Bro: Just knowing that there are people who liked it is a good feeling. You are usually your own worst critic. I thought that Armin did a really great job with it, and the only thing I’d change is that there was a few more tricks I wanted to get, but didn’t have time to film them.
Kevin: What is a typical day of skating like for you?
Bro: Go out fall and get worked within the first half hour, skip lunch and skate as many hours as possible. Sometimes I skate one spot, sometimes I skate all over the city and then end at the C-pool or a backyard ramp. It’s almost impossible for me to skate without falling. I rarely leave the city. Personally, if I’m not hurt at the end of the day, I didn’t try hard enough! So lame.
Kevin: Who do you skate with most often?
Bro: I skate with different people all the time, guys on the team sometimes it’s an old guy tranny session or Eggs with younger guys who like to ollie -from Kevin Day and Fritz Mead to Lee Berman and Kevin Coakley. DFL,Dusty.
Kevin: Would you say you prefer the old guy transition session or a session at Eggs?
Bro: I’ll go with both because it helps you to be well rounded. There are still things to learn from everyone you skate with no matter how old. If you are having fun the object you skate doesn’t matter too much.
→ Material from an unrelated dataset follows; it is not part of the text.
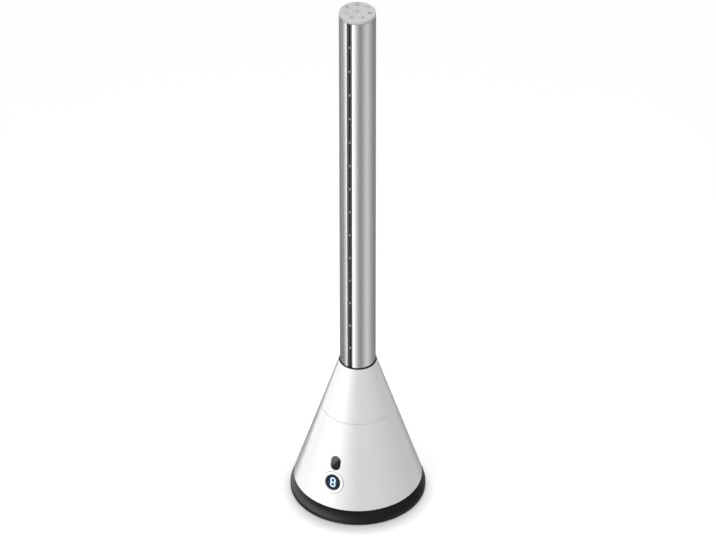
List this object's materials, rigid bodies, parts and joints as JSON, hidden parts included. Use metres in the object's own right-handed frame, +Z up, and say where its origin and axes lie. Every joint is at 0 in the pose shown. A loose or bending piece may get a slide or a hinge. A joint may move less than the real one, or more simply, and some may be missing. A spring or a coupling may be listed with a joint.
{
  "type": "bladeless column fan",
  "caption": "Free-standing bladeless fan: a slotted aluminium column on a white cone with a display, turning on a black flared base, with push keys in its top cap.",
  "frame": {"origin": "on the floor, under the middle of the round base", "axes": "+Z up along the column, -Y towards the front with the slot and the display, +X to the right of someone who faces it"},
  "size_m": [0.23, 0.23, 0.96],
  "materials": {
    "white_gloss": "glossy moulded shell",
    "black_satin": "satin moulded plastic",
    "grey_satin": "satin moulded plastic",
    "black_gloss": "polished tinted plastic",
    "satin_aluminium": "satin, drawn along the column",
    "steel": "zinc plated",
    "iron": "rough cast",
    "black_rubber": "matt",
    "natural_plastic": "unpainted slippery plastic",
    "circuit_board": "lacquered laminate with soldered parts",
    "filter_foam": "open foam",
    "lit_figure": "lit figure behind the lens"
  },
  "bodies": {
    "base": {"base_housing": "black_satin", "base_plate": "black_satin", "ballast_ring": "iron", "foot_1": "black_rubber", "foot_2": "black_rubber", "foot_3": "black_rubber", "foot_4": "black_rubber", "foot_5": "black_rubber", "foot_6": "black_rubber", "base_screw_1": "steel", "base_screw_2": "steel", "base_screw_3": "steel", "base_screw_4": "steel", "cord_gland": "black_rubber", "ring_gear": "natural_plastic", "glide_ring": "natural_plastic"},
    "tower": {"turntable": "black_satin", "retaining_ring": "steel", "lower_cone": "white_gloss", "upper_cone": "white_gloss", "collar": "black_rubber", "intake_filter": "filter_foam", "column_tube": "satin_aluminium", "slot_insert": "grey_satin", "top_cap": "grey_satin", "key_board": "circuit_board", "display_bezel": "white_gloss", "display_lens": "black_gloss", "digit_module": "lit_figure", "remote_window": "black_gloss", "remote_receiver": "black_satin", "control_board": "circuit_board", "power_board": "circuit_board", "key_cable": "black_satin", "fan_chassis": "black_satin", "inlet_ring": "black_satin", "diffuser": "black_satin", "fan_motor": "steel", "motor_cover": "black_satin", "air_duct": "black_satin", "drive_motor": "steel"},
    "rotor": {"impeller": "natural_plastic", "motor_shaft": "steel", "impeller_nut": "steel"},
    "drive_pinion": {"pinion": "natural_plastic"},
    "key_centre_body": {"key_centre": "grey_satin"},
    "key_1_body": {"key_1": "grey_satin"},
    "key_2_body": {"key_2": "grey_satin"},
    "key_3_body": {"key_3": "grey_satin"},
    "key_4_body": {"key_4": "grey_satin"},
    "key_5_body": {"key_5": "grey_satin"},
    "key_6_body": {"key_6": "grey_satin"},
    "key_7_body": {"key_7": "grey_satin"}
  },
  "joints": [
    {"name": "tower_swing", "type": "hinge", "parent": "base", "child": "tower", "pos_m": [0, 0, 0.022], "axis": [0, 0, 1], "range_deg": [-40, 40]},
    {"name": "impeller_spin", "type": "hinge", "parent": "tower", "child": "rotor", "pos_m": [0, 0, 0.1098], "axis": [0, 0, 1], "continuous": true},
    {"name": "pinion_spin", "type": "hinge", "parent": "tower", "child": "drive_pinion", "pos_m": [-0.04, 0, 0.0216], "axis": [0, 0, 1], "range_deg": [-165, 165]},
    {"name": "press_centre", "type": "slide", "parent": "tower", "child": "key_centre_body", "axis": [0, 0, -1], "range_m": [0, 0.0006], "stiffness_N_per_m": 800},
    {"name": "press_1", "type": "slide", "parent": "tower", "child": "key_1_body", "axis": [0, 0, -1], "range_m": [0, 0.0006], "stiffness_N_per_m": 800},
    {"name": "press_2", "type": "slide", "parent": "tower", "child": "key_2_body", "axis": [0, 0, -1], "range_m": [0, 0.0006], "stiffness_N_per_m": 800},
    {"name": "press_3", "type": "slide", "parent": "tower", "child": "key_3_body", "axis": [0, 0, -1], "range_m": [0, 0.0006], "stiffness_N_per_m": 800},
    {"name": "press_4", "type": "slide", "parent": "tower", "child": "key_4_body", "axis": [0, 0, -1], "range_m": [0, 0.0006], "stiffness_N_per_m": 800},
    {"name": "press_5", "type": "slide", "parent": "tower", "child": "key_5_body", "axis": [0, 0, -1], "range_m": [0, 0.0006], "stiffness_N_per_m": 800},
    {"name": "press_6", "type": "slide", "parent": "tower", "child": "key_6_body", "axis": [0, 0, -1], "range_m": [0, 0.0006], "stiffness_N_per_m": 800},
    {"name": "press_7", "type": "slide", "parent": "tower", "child": "key_7_body", "axis": [0, 0, -1], "range_m": [0, 0.0006], "stiffness_N_per_m": 800}
  ],
  "couplings": [
    {"joint": "pinion_spin", "follows": "tower_swing", "ratio": 4}
  ]
}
Kevin: In general, what have you enjoyed the most about skateboarding over the past 21 years?
Bro: Just being a part of skateboarding. In retrospect, there has been so much change. I remember going to Woodward with Bones Bombers (60mm) and being stoked to leave with some hand-me- down wheels that were almost square and probably 38mm. There has been a rise and fall of so many fashions, board shapes, attitudes, trends, companies and spots. We are like skateboard aficionados, but not armchair types. We live it, too…
Kevin: What’s next after Out of Body Experience?
Bro: Switchflash ollies
Kevin: Anyone you would like to thank?
Bro: All of our friends / the team, Armin, Bagley, Devoe, Gannon, Jad and Xeno. The Positive Kit, Kevin Susienka for taking time to make this interview happen! Thanks to all the people who support Orchard and people who keep the skateboard culture thriving.